Rows from an object dataset:
━━━━━━━━━━━━━━━━

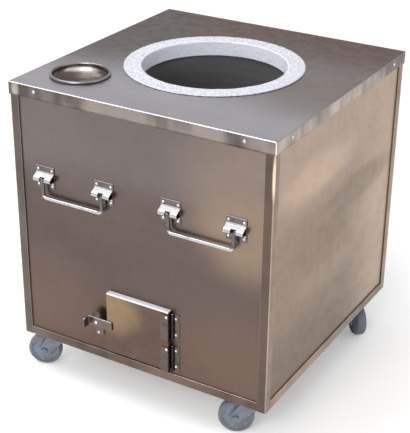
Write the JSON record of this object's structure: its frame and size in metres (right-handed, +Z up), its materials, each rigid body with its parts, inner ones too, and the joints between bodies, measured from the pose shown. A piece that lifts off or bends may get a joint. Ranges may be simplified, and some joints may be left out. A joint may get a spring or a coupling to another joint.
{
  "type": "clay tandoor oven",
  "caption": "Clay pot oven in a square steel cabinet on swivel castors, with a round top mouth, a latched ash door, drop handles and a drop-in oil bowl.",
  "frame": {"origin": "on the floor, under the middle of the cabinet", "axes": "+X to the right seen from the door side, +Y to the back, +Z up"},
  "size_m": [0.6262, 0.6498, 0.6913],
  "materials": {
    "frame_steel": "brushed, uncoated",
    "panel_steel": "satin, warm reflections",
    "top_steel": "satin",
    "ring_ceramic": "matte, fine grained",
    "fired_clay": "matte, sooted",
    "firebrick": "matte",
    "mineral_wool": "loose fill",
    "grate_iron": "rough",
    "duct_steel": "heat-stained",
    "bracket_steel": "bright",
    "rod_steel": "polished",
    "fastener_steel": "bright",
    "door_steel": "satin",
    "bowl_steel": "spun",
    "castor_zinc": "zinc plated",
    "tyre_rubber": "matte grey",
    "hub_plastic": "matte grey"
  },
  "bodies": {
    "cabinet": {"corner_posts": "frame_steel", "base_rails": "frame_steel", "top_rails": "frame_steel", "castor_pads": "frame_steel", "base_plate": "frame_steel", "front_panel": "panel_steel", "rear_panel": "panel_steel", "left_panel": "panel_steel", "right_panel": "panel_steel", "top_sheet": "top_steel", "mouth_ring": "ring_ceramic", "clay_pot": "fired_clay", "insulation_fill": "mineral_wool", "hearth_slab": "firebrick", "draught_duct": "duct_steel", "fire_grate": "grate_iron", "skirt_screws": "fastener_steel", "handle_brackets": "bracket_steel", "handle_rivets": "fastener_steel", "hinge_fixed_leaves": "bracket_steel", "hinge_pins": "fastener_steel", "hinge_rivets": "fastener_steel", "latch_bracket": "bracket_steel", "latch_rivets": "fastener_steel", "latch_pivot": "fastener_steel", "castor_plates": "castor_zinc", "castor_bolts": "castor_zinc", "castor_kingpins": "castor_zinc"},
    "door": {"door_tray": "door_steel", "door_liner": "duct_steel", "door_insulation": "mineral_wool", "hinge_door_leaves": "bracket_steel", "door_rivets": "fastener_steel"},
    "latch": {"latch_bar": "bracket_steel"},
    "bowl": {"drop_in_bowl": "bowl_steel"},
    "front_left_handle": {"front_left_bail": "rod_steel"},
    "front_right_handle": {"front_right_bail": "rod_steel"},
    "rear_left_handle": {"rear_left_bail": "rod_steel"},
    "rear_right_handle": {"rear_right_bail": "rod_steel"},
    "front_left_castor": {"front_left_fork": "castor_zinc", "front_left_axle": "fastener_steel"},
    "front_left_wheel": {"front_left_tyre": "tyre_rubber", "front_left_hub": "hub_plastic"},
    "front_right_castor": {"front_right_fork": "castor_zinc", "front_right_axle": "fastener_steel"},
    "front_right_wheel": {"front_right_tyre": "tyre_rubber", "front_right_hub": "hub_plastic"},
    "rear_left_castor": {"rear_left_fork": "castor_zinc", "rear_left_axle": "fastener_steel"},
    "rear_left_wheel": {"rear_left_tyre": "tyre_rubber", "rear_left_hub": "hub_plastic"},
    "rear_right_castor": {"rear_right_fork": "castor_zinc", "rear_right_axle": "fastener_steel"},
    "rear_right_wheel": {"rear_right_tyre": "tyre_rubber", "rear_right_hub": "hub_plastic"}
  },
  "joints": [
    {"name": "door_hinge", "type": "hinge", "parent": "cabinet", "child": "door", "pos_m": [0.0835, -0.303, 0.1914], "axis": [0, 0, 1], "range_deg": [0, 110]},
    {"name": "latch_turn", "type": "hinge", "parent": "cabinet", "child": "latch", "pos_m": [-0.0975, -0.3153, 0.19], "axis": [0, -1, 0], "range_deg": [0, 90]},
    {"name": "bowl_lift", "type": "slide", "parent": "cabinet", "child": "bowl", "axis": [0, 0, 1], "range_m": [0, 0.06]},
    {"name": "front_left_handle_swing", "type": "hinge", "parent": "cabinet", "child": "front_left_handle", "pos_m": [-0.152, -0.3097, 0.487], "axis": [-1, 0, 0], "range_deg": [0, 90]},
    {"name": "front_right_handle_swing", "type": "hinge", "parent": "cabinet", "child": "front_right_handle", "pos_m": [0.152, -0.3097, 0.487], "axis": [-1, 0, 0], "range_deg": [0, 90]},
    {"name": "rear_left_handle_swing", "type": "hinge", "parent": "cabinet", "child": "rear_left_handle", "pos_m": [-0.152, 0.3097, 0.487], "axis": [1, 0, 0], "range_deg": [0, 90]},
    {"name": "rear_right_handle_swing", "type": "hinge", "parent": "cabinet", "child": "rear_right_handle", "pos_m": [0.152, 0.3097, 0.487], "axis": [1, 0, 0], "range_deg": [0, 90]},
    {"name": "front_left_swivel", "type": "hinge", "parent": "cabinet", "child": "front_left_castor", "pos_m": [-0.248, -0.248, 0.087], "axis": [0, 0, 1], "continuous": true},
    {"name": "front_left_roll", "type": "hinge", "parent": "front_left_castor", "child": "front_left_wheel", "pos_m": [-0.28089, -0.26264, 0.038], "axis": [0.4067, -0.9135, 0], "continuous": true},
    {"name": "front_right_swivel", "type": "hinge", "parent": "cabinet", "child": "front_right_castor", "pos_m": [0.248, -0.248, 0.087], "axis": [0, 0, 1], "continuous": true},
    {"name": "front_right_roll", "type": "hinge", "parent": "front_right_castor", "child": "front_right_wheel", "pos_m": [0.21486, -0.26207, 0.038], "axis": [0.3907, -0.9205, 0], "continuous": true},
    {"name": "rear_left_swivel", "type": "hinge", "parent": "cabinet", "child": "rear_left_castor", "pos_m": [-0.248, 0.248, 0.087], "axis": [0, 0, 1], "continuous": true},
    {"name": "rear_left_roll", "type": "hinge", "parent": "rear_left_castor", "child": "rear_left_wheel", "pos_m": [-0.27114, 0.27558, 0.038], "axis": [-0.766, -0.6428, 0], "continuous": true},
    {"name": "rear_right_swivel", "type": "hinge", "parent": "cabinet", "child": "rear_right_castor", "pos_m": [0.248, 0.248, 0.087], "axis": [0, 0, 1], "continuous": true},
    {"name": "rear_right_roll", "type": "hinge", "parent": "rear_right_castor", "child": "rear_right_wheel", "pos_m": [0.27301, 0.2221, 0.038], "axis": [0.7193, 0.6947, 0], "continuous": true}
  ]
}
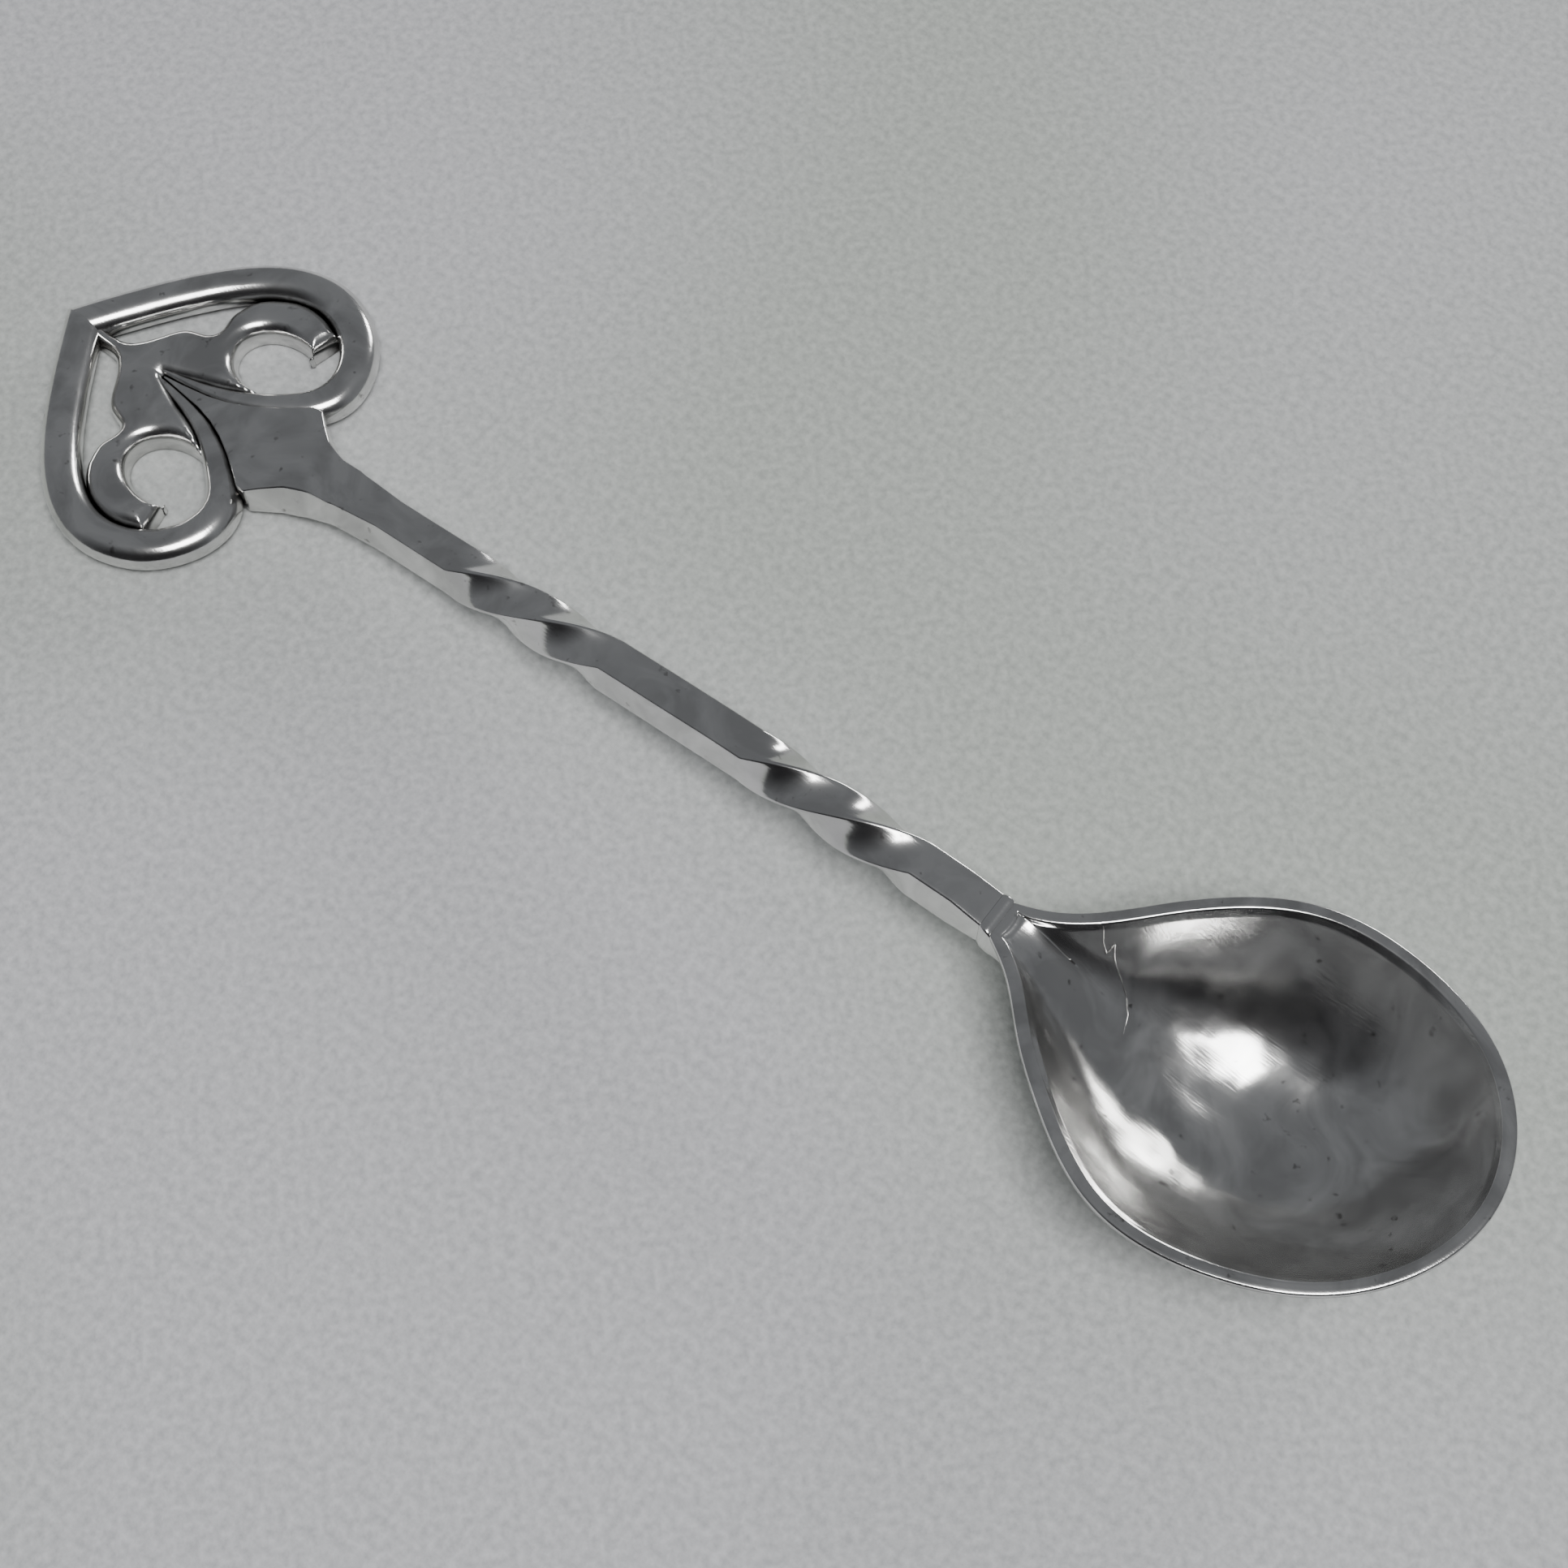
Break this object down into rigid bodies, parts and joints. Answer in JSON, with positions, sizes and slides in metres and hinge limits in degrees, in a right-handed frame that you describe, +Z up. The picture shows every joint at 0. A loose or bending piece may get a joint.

━━━━━━━━━━━━━━━━

Work to do: Take the records above and return them exactly as written.

Response:
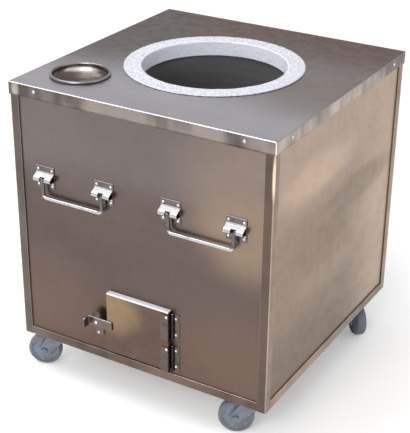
Write the JSON record of this object's structure: its frame and size in metres (right-handed, +Z up), its materials, each rigid body with its parts, inner ones too, and the joints between bodies, measured from the pose shown. A piece that lifts off or bends may get a joint. Ranges may be simplified, and some joints may be left out. A joint may get a spring or a coupling to another joint.
{
  "type": "clay tandoor oven",
  "caption": "Clay pot oven in a square steel cabinet on swivel castors, with a round top mouth, a latched ash door, drop handles and a drop-in oil bowl.",
  "frame": {"origin": "on the floor, under the middle of the cabinet", "axes": "+X to the right seen from the door side, +Y to the back, +Z up"},
  "size_m": [0.6262, 0.6498, 0.6913],
  "materials": {
    "frame_steel": "brushed, uncoated",
    "panel_steel": "satin, warm reflections",
    "top_steel": "satin",
    "ring_ceramic": "matte, fine grained",
    "fired_clay": "matte, sooted",
    "firebrick": "matte",
    "mineral_wool": "loose fill",
    "grate_iron": "rough",
    "duct_steel": "heat-stained",
    "bracket_steel": "bright",
    "rod_steel": "polished",
    "fastener_steel": "bright",
    "door_steel": "satin",
    "bowl_steel": "spun",
    "castor_zinc": "zinc plated",
    "tyre_rubber": "matte grey",
    "hub_plastic": "matte grey"
  },
  "bodies": {
    "cabinet": {"corner_posts": "frame_steel", "base_rails": "frame_steel", "top_rails": "frame_steel", "castor_pads": "frame_steel", "base_plate": "frame_steel", "front_panel": "panel_steel", "rear_panel": "panel_steel", "left_panel": "panel_steel", "right_panel": "panel_steel", "top_sheet": "top_steel", "mouth_ring": "ring_ceramic", "clay_pot": "fired_clay", "insulation_fill": "mineral_wool", "hearth_slab": "firebrick", "draught_duct": "duct_steel", "fire_grate": "grate_iron", "skirt_screws": "fastener_steel", "handle_brackets": "bracket_steel", "handle_rivets": "fastener_steel", "hinge_fixed_leaves": "bracket_steel", "hinge_pins": "fastener_steel", "hinge_rivets": "fastener_steel", "latch_bracket": "bracket_steel", "latch_rivets": "fastener_steel", "latch_pivot": "fastener_steel", "castor_plates": "castor_zinc", "castor_bolts": "castor_zinc", "castor_kingpins": "castor_zinc"},
    "door": {"door_tray": "door_steel", "door_liner": "duct_steel", "door_insulation": "mineral_wool", "hinge_door_leaves": "bracket_steel", "door_rivets": "fastener_steel"},
    "latch": {"latch_bar": "bracket_steel"},
    "bowl": {"drop_in_bowl": "bowl_steel"},
    "front_left_handle": {"front_left_bail": "rod_steel"},
    "front_right_handle": {"front_right_bail": "rod_steel"},
    "rear_left_handle": {"rear_left_bail": "rod_steel"},
    "rear_right_handle": {"rear_right_bail": "rod_steel"},
    "front_left_castor": {"front_left_fork": "castor_zinc", "front_left_axle": "fastener_steel"},
    "front_left_wheel": {"front_left_tyre": "tyre_rubber", "front_left_hub": "hub_plastic"},
    "front_right_castor": {"front_right_fork": "castor_zinc", "front_right_axle": "fastener_steel"},
    "front_right_wheel": {"front_right_tyre": "tyre_rubber", "front_right_hub": "hub_plastic"},
    "rear_left_castor": {"rear_left_fork": "castor_zinc", "rear_left_axle": "fastener_steel"},
    "rear_left_wheel": {"rear_left_tyre": "tyre_rubber", "rear_left_hub": "hub_plastic"},
    "rear_right_castor": {"rear_right_fork": "castor_zinc", "rear_right_axle": "fastener_steel"},
    "rear_right_wheel": {"rear_right_tyre": "tyre_rubber", "rear_right_hub": "hub_plastic"}
  },
  "joints": [
    {"name": "door_hinge", "type": "hinge", "parent": "cabinet", "child": "door", "pos_m": [0.0835, -0.303, 0.1914], "axis": [0, 0, 1], "range_deg": [0, 110]},
    {"name": "latch_turn", "type": "hinge", "parent": "cabinet", "child": "latch", "pos_m": [-0.0975, -0.3153, 0.19], "axis": [0, -1, 0], "range_deg": [0, 90]},
    {"name": "bowl_lift", "type": "slide", "parent": "cabinet", "child": "bowl", "axis": [0, 0, 1], "range_m": [0, 0.06]},
    {"name": "front_left_handle_swing", "type": "hinge", "parent": "cabinet", "child": "front_left_handle", "pos_m": [-0.152, -0.3097, 0.487], "axis": [-1, 0, 0], "range_deg": [0, 90]},
    {"name": "front_right_handle_swing", "type": "hinge", "parent": "cabinet", "child": "front_right_handle", "pos_m": [0.152, -0.3097, 0.487], "axis": [-1, 0, 0], "range_deg": [0, 90]},
    {"name": "rear_left_handle_swing", "type": "hinge", "parent": "cabinet", "child": "rear_left_handle", "pos_m": [-0.152, 0.3097, 0.487], "axis": [1, 0, 0], "range_deg": [0, 90]},
    {"name": "rear_right_handle_swing", "type": "hinge", "parent": "cabinet", "child": "rear_right_handle", "pos_m": [0.152, 0.3097, 0.487], "axis": [1, 0, 0], "range_deg": [0, 90]},
    {"name": "front_left_swivel", "type": "hinge", "parent": "cabinet", "child": "front_left_castor", "pos_m": [-0.248, -0.248, 0.087], "axis": [0, 0, 1], "continuous": true},
    {"name": "front_left_roll", "type": "hinge", "parent": "front_left_castor", "child": "front_left_wheel", "pos_m": [-0.28089, -0.26264, 0.038], "axis": [0.4067, -0.9135, 0], "continuous": true},
    {"name": "front_right_swivel", "type": "hinge", "parent": "cabinet", "child": "front_right_castor", "pos_m": [0.248, -0.248, 0.087], "axis": [0, 0, 1], "continuous": true},
    {"name": "front_right_roll", "type": "hinge", "parent": "front_right_castor", "child": "front_right_wheel", "pos_m": [0.21486, -0.26207, 0.038], "axis": [0.3907, -0.9205, 0], "continuous": true},
    {"name": "rear_left_swivel", "type": "hinge", "parent": "cabinet", "child": "rear_left_castor", "pos_m": [-0.248, 0.248, 0.087], "axis": [0, 0, 1], "continuous": true},
    {"name": "rear_left_roll", "type": "hinge", "parent": "rear_left_castor", "child": "rear_left_wheel", "pos_m": [-0.27114, 0.27558, 0.038], "axis": [-0.766, -0.6428, 0], "continuous": true},
    {"name": "rear_right_swivel", "type": "hinge", "parent": "cabinet", "child": "rear_right_castor", "pos_m": [0.248, 0.248, 0.087], "axis": [0, 0, 1], "continuous": true},
    {"name": "rear_right_roll", "type": "hinge", "parent": "rear_right_castor", "child": "rear_right_wheel", "pos_m": [0.27301, 0.2221, 0.038], "axis": [0.7193, 0.6947, 0], "continuous": true}
  ]
}
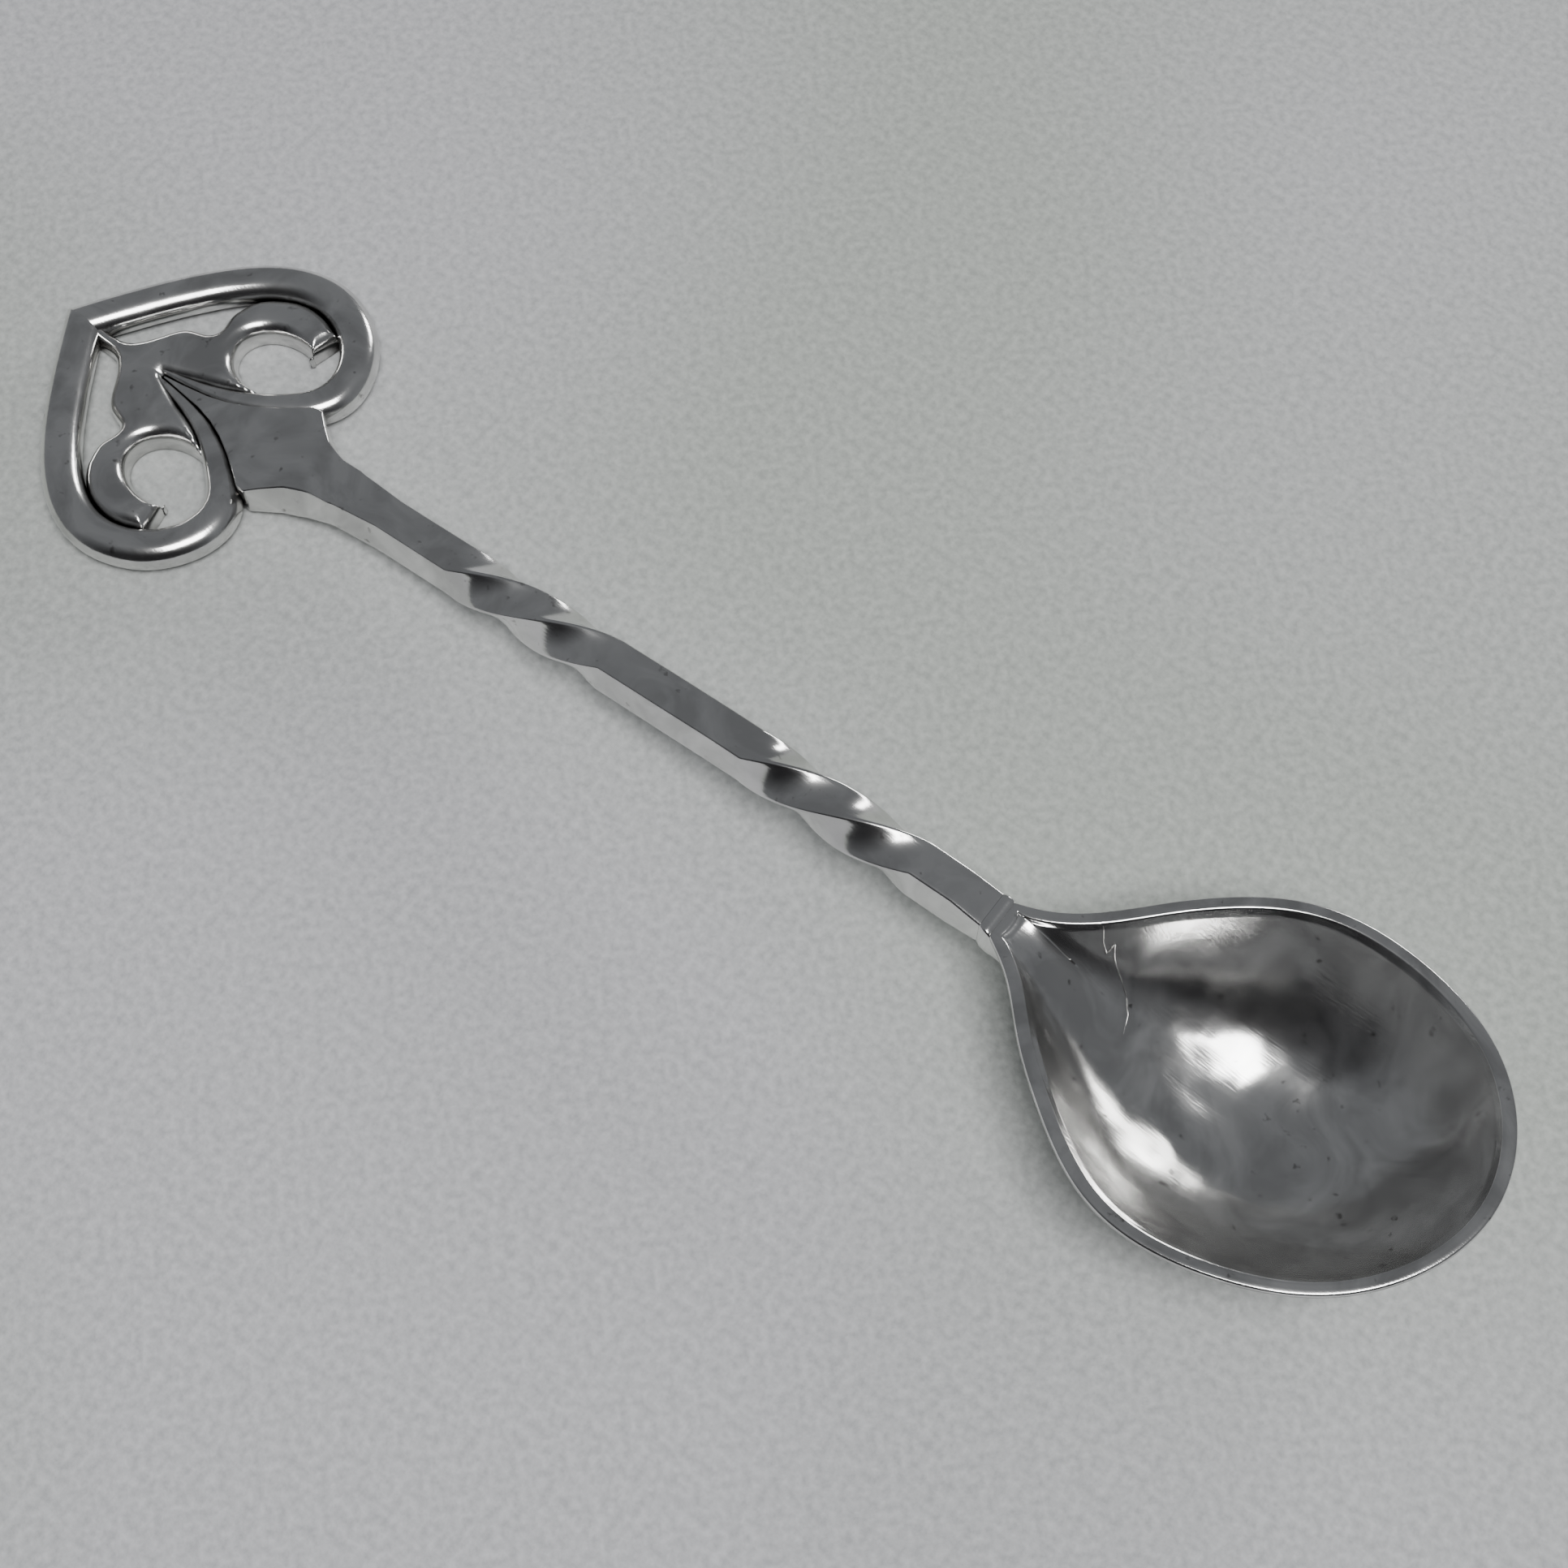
Break this object down into rigid bodies, parts and joints. Answer in JSON, with positions, sizes and slides in metres and hinge limits in degrees, in a right-handed frame that you describe, +Z up. The picture shows every joint at 0. A loose or bending piece may get a joint.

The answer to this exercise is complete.